Practically speaking, Roe v. Wade has been interpreted by both the Supreme Court and lower courts to stand for the proposition that abortion should be legal under any circumstances; however, less than 30 percent of Americans believe that abortion should be legal "under any circumstances."

The University of Chicago's General Social Survey has kept track of the public's attitude toward abortion for years and has consistently found that Americans believe abortion should be legal in cases where the pregnancy is a result of rape, or where there is a chance of serious birth defect, or to protect the woman's health, but think abortion should not be legal if, for example, the woman simply does not want more children, or can't afford more children, or just "for any reason."

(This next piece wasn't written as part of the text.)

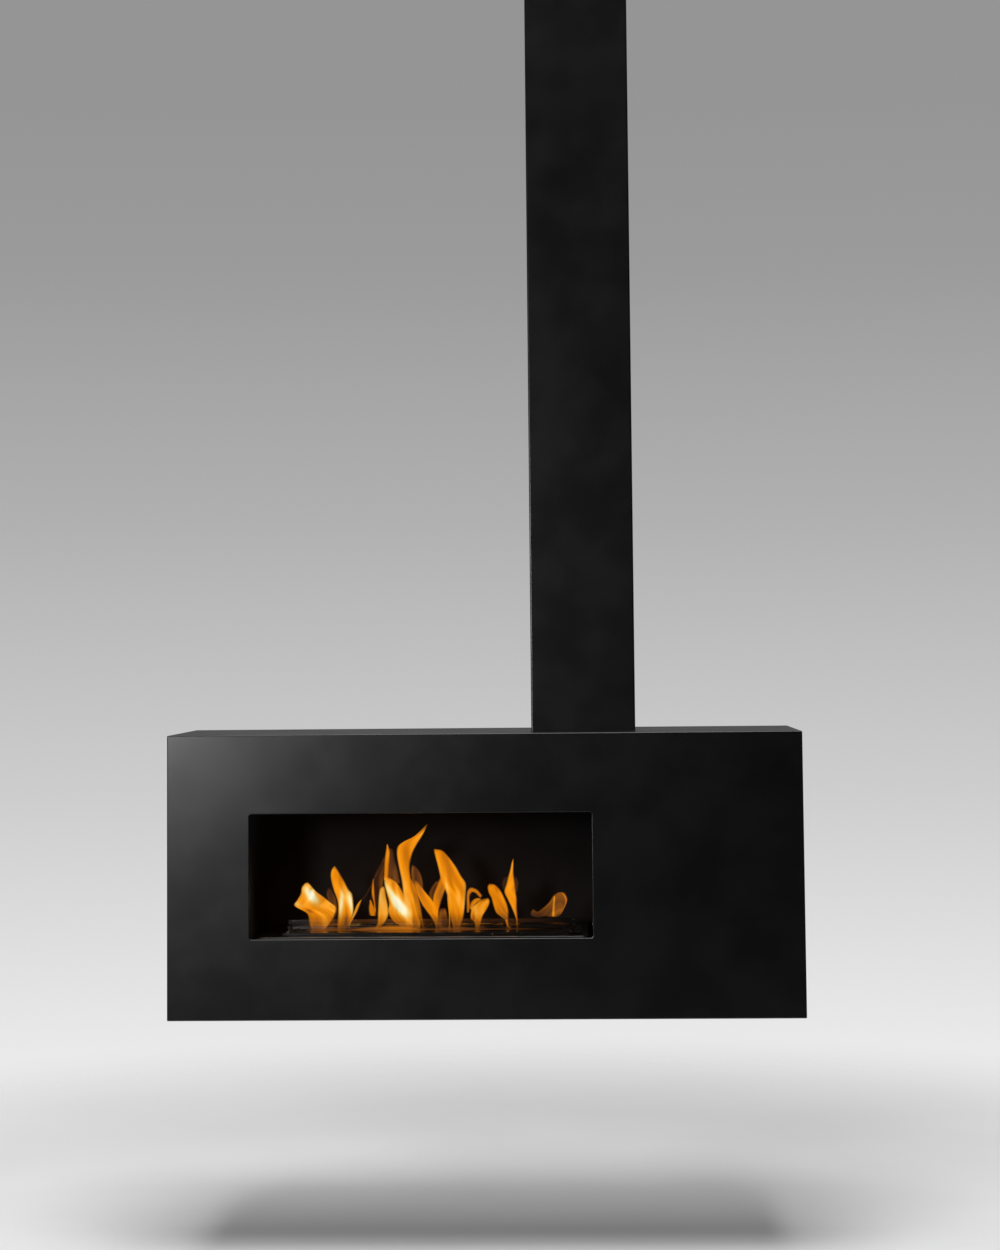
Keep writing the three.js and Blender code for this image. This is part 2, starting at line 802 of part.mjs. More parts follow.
// Perforated screen that lies on the wick, under the slot.
function burner_screen() {
  const length = slot_length + 2 * screen_border;
  const depth = slot_width + 2 * screen_border;
  const across = Math.floor(slot_length / screen_spacing);
  const row_pitch = slot_width / screen_rows;
  const holes = [];
  for (let row = 0; row < screen_rows; row += 1) {
    const y = (row - (screen_rows - 1) / 2) * row_pitch;
    for (let column = 0; column < across; column += 1) {
      const x = (column - (across - 1) / 2) * screen_spacing;
      holes.push(rounded_rectangle(x - screen_hole_length / 2, x + screen_hole_length / 2,
        y - screen_hole_width / 2, y + screen_hole_width / 2, screen_hole_width / 2, 1));
    }
  }
  const outline = centred_rectangle(length, depth, slot_corner);
  return piece('burner_screen', stainless, extruded_up(outline, screen_bottom, screen_top, holes));
}

// Lid and its rails. The lid lies in front of the slot and slides back over it.

const lid_length = slot_length + 2 * lid_lap;
const lid_depth = slot_width + 2 * lid_side_lap;
const lid_travel = lid_depth + 1;
const lid_y = -lid_travel;
const lid_bottom = top_plate_top + seat;
const lid_top = lid_bottom + thin_sheet;
const rail_web = lid_length / 2 + 2 * seat;
const rail_lip_bottom = lid_top + rail_headroom;
const rail_front = lid_y - lid_depth / 2 - seat;
const rail_back = lid_depth / 2 + seat;
const rail_screw_x = rail_web + rail_foot / 2 + rail_sheet;
const rail_screw_places = [-1, 1].flatMap((side) => [
  [side * rail_screw_x, rail_front + rail_foot],
  [side * rail_screw_x, rail_back - rail_foot],
]);

// Folded rail: a foot on the top plate and a lip over the lid's end, with a stop at either end.
function lid_rails() {
  return [['lid_rail_left', -1], ['lid_rail_right', 1]].map(([name, side]) => {
    const foot_top = lid_bottom + rail_sheet;
    const lip_top = rail_lip_bottom + rail_sheet;
    let face = [
      [side * (rail_web - rail_lip), lip_top],
      [side * (rail_web + rail_sheet), lip_top],
      [side * (rail_web + rail_sheet), foot_top],
      [side * (rail_web + rail_sheet + rail_foot), foot_top],
    ];
    if (side < 0) {
      face = face.reverse();
    }
    const profile = folded_sheet(face, rail_sheet, rail_sheet + seat);
    let rail = solid(extruded_back(profile, rail_front - rail_sheet, rail_back + rail_sheet));
    const stop_edges = [side * (rail_web - rail_lip), side * (rail_web + rail_sheet / 2)];
    for (const front of [rail_front - rail_sheet, rail_back]) {
      rail = rail.add(solid(box(Math.min(...stop_edges), Math.max(...stop_edges),
        front, front + rail_sheet, lid_bottom, lip_top - rail_sheet / 2)));
    }
    return piece(name, stainless, cut_screw_holes(rail, rail_screw_places));
  });
}

function burner_lid() {
  const hook_y = -lid_depth / 2 + lid_hook_margin;
  const holes = [-1, 1].map((side) => circle((side * lid_hook_spacing) / 2, hook_y, lid_hook_hole));
  const outline = centred_rectangle(lid_length, lid_depth, 1, 2);
  const lid = piece('burner_lid', stainless, extruded_up(outline, lid_bottom, lid_top, holes));
  lid.position.y = lid_y;
  return lid;
}

// Guard strip behind the slot: an angle with its upright edge at the rear.

const guard_length = burner_length - 2 * guard_margin;
const guard_back = burner_depth / 2 - guard_margin;
const guard_screw_y = guard_back - guard_foot / 2;
const guard_screw_spacing = (guard_length - 2 * guard_screw_margin) / (guard_screw_count - 1);
const guard_screw_places = [...Array(guard_screw_count).keys()].map(
  (number) => [(number - (guard_screw_count - 1) / 2) * guard_screw_spacing, guard_screw_y]);
const burner_screw_places = [...rail_screw_places, ...guard_screw_places];

function flame_guard() {
  const bottom = top_plate_top + seat;
  const face = [
    [guard_back - guard_foot, bottom + thin_sheet],
    [guard_back - thin_sheet, bottom + thin_sheet],
    [guard_back - thin_sheet, bottom + guard_height],
  ];
  const angle = solid(extruded_right(folded_sheet(face, thin_sheet), -guard_length / 2, guard_length / 2));
  return piece('flame_guard', stainless, cut_screw_holes(angle, guard_screw_places));
}

// Short screws that go through the top plate into the tank's ledge.
function burner_screws(name, places, under_head) {
  const length = under_head - tank_flange_top + thin_sheet;
  return places.map(([x, y], number) => {
    const screw = piece(`${name}_${number + 1}`, stainless, dome_screw(length));
    screw.position.set(x, y, under_head);
    return screw;
  });
}

function group(children, x = 0, y = 0, z = 0) {
  const assembly = new THREE.Group();
  assembly.add(...children);
  assembly.position.set(x, y, z);
  return assembly;
}

const hanger = group([
  ceiling_plate(),
  hanger_tube(),
  hanger_flange(),
  ...hanger_bolts(),
  ...support_channels(),
]);

const column = group([
  column_cover(),
  column_back_panel(),
  ...rear_screws('column_screw', black_coat, column_screw_places, column_panel_back + seat),
]);

const burner = group([
  burner_tank(),
  burner_top(),
  burner_wick(),
  burner_screen(),
  burner_lid(),
  ...lid_rails(),
  ...burner_screws('rail_screw', rail_screw_places, lid_bottom + rail_sheet + seat),
  flame_guard(),
  ...burner_screws('guard_screw', guard_screw_places, top_plate_top + thin_sheet + 2 * seat),
], burner_x, burner_y, deck_rise);

const firebox = group([
  ...firebox_sides(),
  firebox_roof(),
  firebox_floor(),
  firebox_back(),
  ...firebox_stands(),
  heat_shield(),
  burner_well(),
  burner_deck(),
  burner,
], opening_left, 0, opening_bottom);

const casing = group([
  casing_front_plate(),
  ...casing_walls(),
  casing_rear_frame(),
  casing_back_panel(),
  ...rear_screws('casing_screw', black_coat, casing_screw_places, casing_panel_back + seat),
  firebox,
], casing_left, casing_front, casing_bottom);

const fireplace = new THREE.Group();
fireplace.name = 'hanging_fireplace';
fireplace.add(hanger, column, casing);

export default fireplace;
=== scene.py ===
import math

import bpy
from mathutils import Matrix, Vector


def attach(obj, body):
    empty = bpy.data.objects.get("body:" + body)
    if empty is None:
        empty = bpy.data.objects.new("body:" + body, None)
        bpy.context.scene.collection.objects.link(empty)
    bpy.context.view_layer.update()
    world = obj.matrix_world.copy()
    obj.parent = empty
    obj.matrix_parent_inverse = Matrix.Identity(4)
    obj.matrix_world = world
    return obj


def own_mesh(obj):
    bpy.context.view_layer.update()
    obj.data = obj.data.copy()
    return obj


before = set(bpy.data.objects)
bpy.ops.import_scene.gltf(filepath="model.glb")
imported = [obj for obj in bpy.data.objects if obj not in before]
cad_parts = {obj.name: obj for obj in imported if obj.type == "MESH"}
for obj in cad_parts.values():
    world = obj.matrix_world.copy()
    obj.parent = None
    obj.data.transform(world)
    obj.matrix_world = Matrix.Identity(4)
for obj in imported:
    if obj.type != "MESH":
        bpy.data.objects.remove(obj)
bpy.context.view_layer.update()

# Camera: a long lens five metres off, a little above the casing's top and right of its middle. It
# looks slightly up with the picture shifted down, so that the column's upright edges draw together.

bpy.context.scene.view_settings.view_transform = "Standard"

camera_place = (0.0138, -5.3968, -1.3506)
camera_yaw, camera_pitch, camera_roll = 1.855, 4.19, 0.513

camera_data = bpy.data.cameras.new("camera")
camera_data.lens = 77.78
camera_data.shift_y = -0.1352
camera = bpy.data.objects.new("camera", camera_data)
turn = Matrix.Rotation(math.radians(camera_yaw), 4, "Z")
turn = turn @ Matrix.Rotation(math.radians(90 + camera_pitch), 4, "X")
turn = turn @ Matrix.Rotation(math.radians(-camera_roll), 4, "Z")
camera.matrix_world = Matrix.Translation(camera_place) @ turn
bpy.context.collection.objects.link(camera)
bpy.context.scene.camera = camera

# Studio floor: a round of board in matt off-white paint, with faint scuffs, under the hanging
# fireplace. Its rim fades into the backdrop.

floor_height = -2.49
floor_centre = (-0.19, 0.3)
floor_radius, floor_rim, fade_from = 2.7, 0.1, 1.0
floor_rings, floor_spokes = 24, 72
floor_scuffed, floor_clean = "#eeeeee", "#f4f4f4"
scuff_size = 0.588


def linear(colour):
    """An sRGB hex colour as linear red, green, blue and alpha."""
    parts = [int(colour[i:i + 2], 16) / 255 for i in (1, 3, 5)]
    return (*(c / 12.92 if c <= 0.04045 else ((c + 0.055) / 1.055) ** 2.4 for c in parts), 1.0)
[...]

This all strongly suggests that once Americans learn that vast majorities of women are not being forced into back alleys for abortion, they will, in fact, be quite comfortable with abortion restrictions that states might be reasonably expected to pass. And if a state does overreach, the experience of South Dakota suggests that the representatives of that state will be punished at the ballot box and the restrictions will be overturned.

It may, however, slightly harm the GOP at the national level for another reason: If the fight over abortion becomes a statewide one rather than a national one, and the public settles in to that fact as a long-term reality, then one of the GOP's most effective rallying cries for federal elections will have been lost. The voters who have held their noses for odious Republican candidates because of the hope of overturning Roe v. Wade are legion, and they will have lost one of their primary reasons for nose-holding, especially during presidential elections.

In such a scenario, the GOP would have to be more responsive to the overall concerns of the Republican voting base instead of just waving the bloody shirt every two years, and that's something that would benefit the country as a whole.